The computing device 1300 may be used to implement visual data encoding/decoding in embodiments of the present disclosure. The memory 1320 may include one or more visual data coding modules 1325 having one or more program instructions. These modules are accessible and executable by the processing unit 1310 to perform the functionalities of the various embodiments described herein.

In the example embodiments of performing visual data encoding, the input device 1350 may receive visual data as an input 1370 to be encoded. The visual data may be processed, for example, by the visual data coding module 1325, to generate an encoded bitstream. The encoded bitstream may be provided via the output device 1360 as an output 1380.

In the example embodiments of performing visual data decoding, the input device 1350 may receive an encoded bitstream as the input 1370. The encoded bitstream may be processed, for example, by the visual data coding module 1325, to generate decoded visual data. The decoded visual data may be provided via the output device 1360 as the output 1380.

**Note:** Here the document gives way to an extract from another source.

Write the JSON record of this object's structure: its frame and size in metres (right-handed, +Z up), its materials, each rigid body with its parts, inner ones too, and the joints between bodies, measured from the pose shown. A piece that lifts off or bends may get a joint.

While this disclosure has been particularly shown and described with references to preferred embodiments thereof, it will be understood by those skilled in the art that various changes in form and details may be made therein without departing from the spirit and scope of the present application as defined by the appended claims. Such variations are intended to be covered by the scope of this present application. As such, the foregoing description of embodiments of the present application is not intended to be limiting.